We believe that measuring our impact is very important. Friends of Ngong Road, with its sister organization Ngong Road Children’s Foundation (NRCF), is in its 11th year of operation. Our mission is to provide education and support so students can transform their lives. We have defined “transformation” as securing employment in the vibrant Kenyan economy. To reach this goal our students must do well on every step in the process.
First step: Doing well on the all-important eighth-grade exam.
Kenya’s school system is heavily influenced by its colonial past and mirrors the British system. The first hurdle is the KCPE exam (Kenya Certificate of Primary Education). It is a 500-point exam and is administered every November to eighth grade students. On average, our students have out-scored the Kenyan average score every year since our first primary school students began to take the exam. As shown in the table at right, our average bested the Kenyan average by 25 points in 2009 (when we had 14 exam-takers). The gap has grown in the later years. We are especially proud that our 2015 exam-takers out-scored the Kenyan average by 105 points.
Second step: Getting into a good high school
The scores on the exam determine which high schools will accept the student and whether or not the student is able to transition to high school. NRCF students have consistently outperformed the Kenyan average every year. As shown on the right, 100% of our students transitioned to high school in the first three years of the program. Since 2012 we have been able to transition over 90% of our students to high school.
In addition, our students have increasingly gone to better and better schools as the scores have risen. In 2016, 23 of our 2015 KCPE exam takers were admitted to National level high schools, the most competitive and prestigious in Kenya.
Third Step: Graduating from high school
We are pleased that our students have achieved an almost 85% graduation rate from high school in the years our students have taken the second all-important exam, the Kenya Certificate of Secondary Education (KCSE) exam taken at the end of 12th grade (called Form 4 in Kenya).
Fourth Step: Entering post-secondary studies.

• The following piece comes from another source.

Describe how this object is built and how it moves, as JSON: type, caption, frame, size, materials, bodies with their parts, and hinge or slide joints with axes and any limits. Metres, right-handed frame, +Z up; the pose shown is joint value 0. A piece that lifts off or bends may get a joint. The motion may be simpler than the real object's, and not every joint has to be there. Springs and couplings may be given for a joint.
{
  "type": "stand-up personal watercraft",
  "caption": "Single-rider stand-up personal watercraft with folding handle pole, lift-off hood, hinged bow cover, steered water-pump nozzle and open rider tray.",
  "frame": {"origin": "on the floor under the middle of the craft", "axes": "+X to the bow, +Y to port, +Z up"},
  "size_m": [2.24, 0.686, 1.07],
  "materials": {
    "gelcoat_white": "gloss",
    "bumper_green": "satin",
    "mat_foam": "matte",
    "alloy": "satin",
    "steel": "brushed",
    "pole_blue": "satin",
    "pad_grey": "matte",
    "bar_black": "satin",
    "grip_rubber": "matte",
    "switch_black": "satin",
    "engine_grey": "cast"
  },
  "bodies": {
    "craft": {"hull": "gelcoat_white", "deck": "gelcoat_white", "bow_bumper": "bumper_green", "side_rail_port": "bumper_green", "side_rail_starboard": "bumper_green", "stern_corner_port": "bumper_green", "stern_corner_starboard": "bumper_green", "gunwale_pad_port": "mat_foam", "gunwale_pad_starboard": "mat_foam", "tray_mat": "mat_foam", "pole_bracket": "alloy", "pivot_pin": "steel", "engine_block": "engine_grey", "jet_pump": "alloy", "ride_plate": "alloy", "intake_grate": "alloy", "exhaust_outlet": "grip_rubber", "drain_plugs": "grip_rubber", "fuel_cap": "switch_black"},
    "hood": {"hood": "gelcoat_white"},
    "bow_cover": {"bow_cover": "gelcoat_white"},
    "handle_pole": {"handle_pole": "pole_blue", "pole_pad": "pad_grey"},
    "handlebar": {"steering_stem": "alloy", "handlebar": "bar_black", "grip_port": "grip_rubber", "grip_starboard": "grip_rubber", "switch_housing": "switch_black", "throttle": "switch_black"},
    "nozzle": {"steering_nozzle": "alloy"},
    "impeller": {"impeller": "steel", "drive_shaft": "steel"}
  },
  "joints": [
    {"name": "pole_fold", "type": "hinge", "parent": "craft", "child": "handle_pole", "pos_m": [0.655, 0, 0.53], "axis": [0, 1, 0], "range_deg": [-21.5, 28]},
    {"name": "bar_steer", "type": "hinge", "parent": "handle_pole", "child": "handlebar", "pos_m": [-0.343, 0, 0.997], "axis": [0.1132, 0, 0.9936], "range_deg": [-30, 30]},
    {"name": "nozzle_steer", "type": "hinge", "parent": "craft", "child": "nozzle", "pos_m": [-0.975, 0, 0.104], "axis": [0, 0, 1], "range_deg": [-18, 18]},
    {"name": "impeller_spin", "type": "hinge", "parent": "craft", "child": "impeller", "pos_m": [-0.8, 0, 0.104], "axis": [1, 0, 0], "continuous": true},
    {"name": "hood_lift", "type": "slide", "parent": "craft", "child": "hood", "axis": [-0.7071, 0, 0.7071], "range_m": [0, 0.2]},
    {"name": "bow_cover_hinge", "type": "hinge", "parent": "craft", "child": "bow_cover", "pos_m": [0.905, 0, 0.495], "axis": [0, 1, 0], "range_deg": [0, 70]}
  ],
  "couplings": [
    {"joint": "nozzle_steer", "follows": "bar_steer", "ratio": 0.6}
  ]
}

Post-secondary schooling may be trade or technical schools for those students scoring under a D- on their KCSE exam. In Kenya there is NO grade inflation and failure to graduate because the student receives an “E” or “F” is a real possibility. Fortunately we have had only a handful of students fall into this category. Any students who do are sent to technical schools to gain skills such as hair dressing, catering, and mechanics.
Students who score between D- and C are eligible for “college” programs lasting from one to two years after which students receive a diploma in their chosen field. This is the majority of our students. Many professions that require a 4-year degree in the U.S. only require one or two of these diplomas in specific fields.

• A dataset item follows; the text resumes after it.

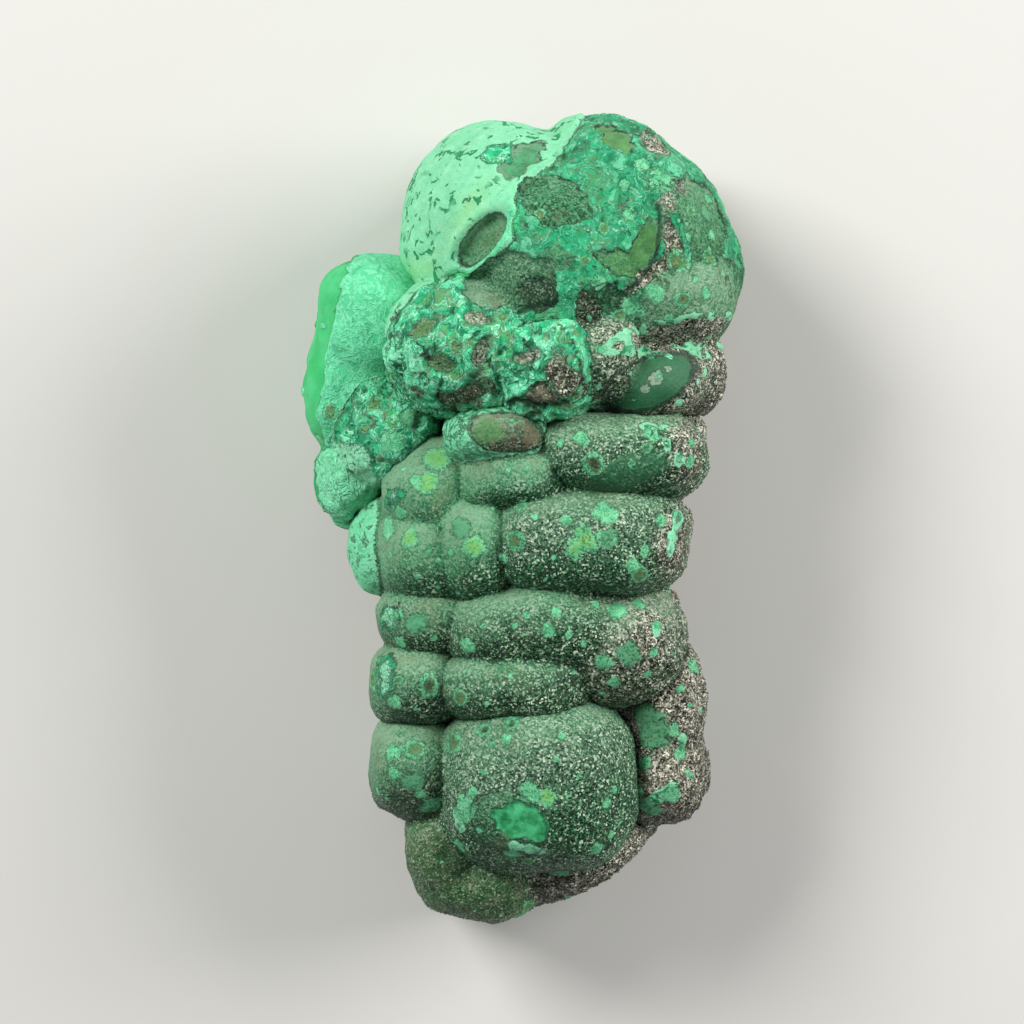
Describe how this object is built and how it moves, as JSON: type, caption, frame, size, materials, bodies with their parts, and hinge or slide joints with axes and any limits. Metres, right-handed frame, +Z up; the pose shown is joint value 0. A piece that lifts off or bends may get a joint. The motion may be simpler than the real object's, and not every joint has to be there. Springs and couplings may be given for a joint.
{
  "type": "malachite specimen",
  "caption": "Loose botryoidal malachite specimen: a broad domed crown, a small ear on one side and a column of stacked rounded lobes, lying on its broken back.",
  "frame": {"origin": "middle of the resting side, on the surface that the stone lies on", "axes": "+X to the right, +Y from the narrow foot up to the broad crown, +Z up, away from the broken back"},
  "size_m": [0.0462, 0.0854, 0.033],
  "materials": {
    "malachite": "velvety green lobes with a pale mint crust and sparkling druzy patches"
  },
  "bodies": {
    "root": {"stone": "malachite"}
  },
  "joints": []
}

Students who score a “B” and above are eligible for university. In Kenya, university is reserved for a few, very specialized, professions, fewer than in the U.S. Our students are taking classes in business studies, veterinary science, and actuarial studies.
Final Step: Completing post-secondary studies and getting jobs!
We are pleased that our students are getting jobs! Of the 2012 grads all have jobs or are in university full-time. Over 90% of the 2013 and 2014 students have jobs or are in full-time university studies. And our 2015 grads are mostly still in school, although a few have part-time jobs as well.